Requirements
Please copy every line of the records below that holds the word "parts".

Records shown

((

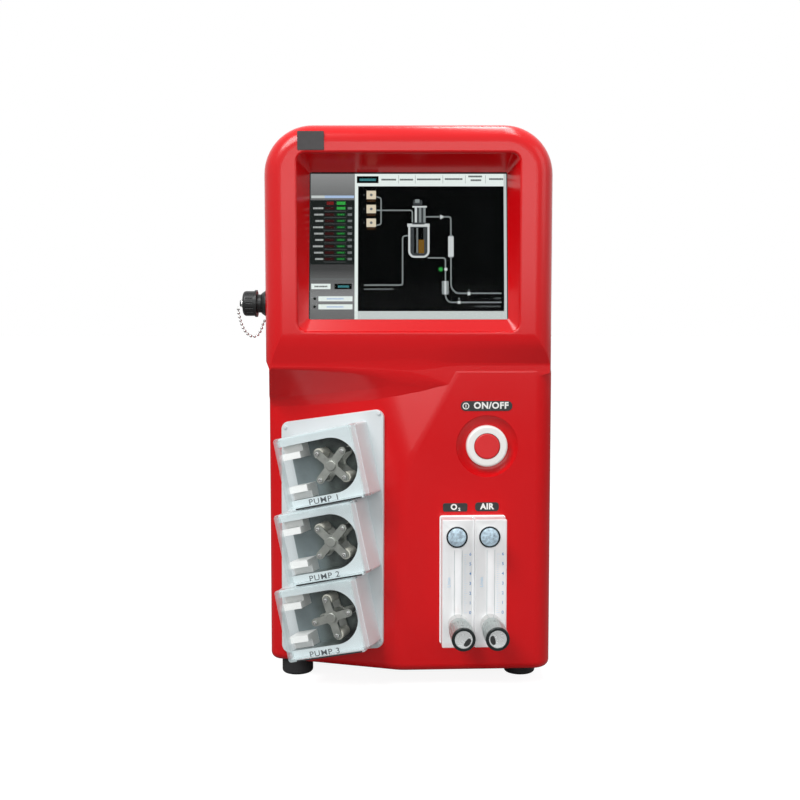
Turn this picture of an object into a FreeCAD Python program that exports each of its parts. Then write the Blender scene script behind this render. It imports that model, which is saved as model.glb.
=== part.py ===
import FreeCAD, Part
import math
import os

# Bench bioreactor control tower, in millimetres. +Z is up, the front faces -Y and +X is on the right of someone
# who faces the front. Everything is built about the cabinet's middle plane, with Y = 0 on the screen frame's
# front plane and Z = 0 on the floor. At the end all pieces are moved together so that the origin lies under the
# middle of the whole object's box.

os.makedirs("parts", exist_ok=True)
Vec = FreeCAD.Vector

# ---- Driving dimensions -----------------------------------------------------------------------------------

# Cabinet
CABINET_WIDTH = 307.0
LOWER_WIDTH = 310.4
CABINET_TOP = 604.0
CABINET_DEPTH = 400.0
UNDERSIDE = 17.0
TOP_RADIUS = 52.0
FRONT_ROUND = 20.0
SHELL_DEPTH = 95.0
SHELL_WALL = 3.5
SHEET = 2.0
SHEET_STEP = 0.5
BASE_SIDE_GAP = 0.3

# Front shell: frame, band under it, ridge, sloped shelf and the two lower facets
FRAME_LOWER_EDGE = 375.0
FACET_FOLD_X = -10.0
FACET_SETBACK = 2.5
LEFT_YAW = 17.6
LEFT_LEAN = 0.8
RIGHT_YAW = 3.0
FOLD_ROUND = 40.0
# The left facet bends back beside the pump panel's upper corner, along a line that leans to the left
BEND_GAP = 1.0
BEND_TILT = 16.0
BEND_ANGLE = 13.0
BEND_RADIUS = 80.0
LEFT_CORNER_ROUND = 13.0
BOTTOM_ROUND = 8.0
LOWER_FORM_TOP = 349.0
SHOULDER_ROUND = 7.0
BAND_BOTTOM = 351.0
FRAME_EDGE_REACH = 8.0
VALLEY_REACH = 10.0
APRON_FALL_BACK = 4.0
BAND_DEPTH = 4.5
# The ridge and the valley behind the shelf start level at the left side and curve down and up towards the fold
RIDGE_LEFT_Z = 346.3
RIDGE_FALL = 20.5
RIDGE_CURVE = 2.6
RIDGE_LENGTH = 204.0
VALLEY_LEFT_Z = 308.0
VALLEY_RISE = 16.5
VALLEY_CURVE = 1.4
SHELF_TUCK = 0.3
SHELF_STATION_COUNT = 19
# Relief down the left side under the frame, which runs out towards the back
WAIST_RELIEF = 5.4
WAIST_LENGTH = 44.0
WAIST_TOP_Z = 360.0
WAIST_FULL_Z = 346.0

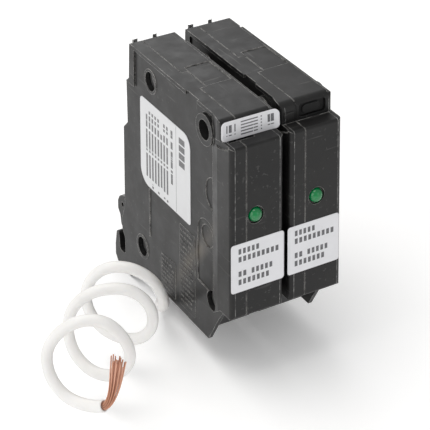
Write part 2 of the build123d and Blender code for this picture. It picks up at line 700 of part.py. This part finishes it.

))

Answer below
Turn this picture of an object into a FreeCAD Python program that exports each of its parts. Then write the Blender scene script behind this render. It imports that model, which is saved as model.glb.
os.makedirs("parts", exist_ok=True)